Requesting semantic definition of unknown concept from another agent using query algebra

Finally, as the formalism is compatible with natural language makes it possible to send voice queries or commands simultaneously to different members of heterogeneous mobile agent groups (as each agent is aware of its identity and role) (see Fig. 6).

Fig. 6
figure 6

Group decisions with human interaction

5 Conclusions and Future Work

In this paper, we have outlined the building blocks for a framework based on concept algebra that can provide an abstraction layer for reasoning on images from different sources, regardless of specific data representations. Our approach to knowledge representation makes way for extensions to various logics, and for combining with query algebra for rigorously formalized searches in the input. The result is the possibility for agents with heterogenous knowledge and representations to communicate and learn, develop strategies, and define intentions within a multiagent group, and can interface with natural language.
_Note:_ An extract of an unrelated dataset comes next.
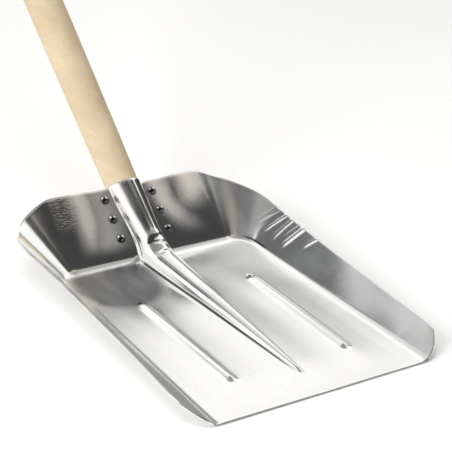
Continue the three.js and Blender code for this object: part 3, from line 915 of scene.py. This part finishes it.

Future work involves the concrete definition of the inference rules and the deduction of abstract concepts and of actions. Also, implementation is required in order to assess the practical efficiency of the proposed reasoning mechanism. Finally, once the formalism is completely implemented and a high-level reasoning mechanism is thoroughly defined, extending the concept algebra with epistemic logic and implementing game theory decision-making strategies, would allow for intelligent sensing agents that can cooperate.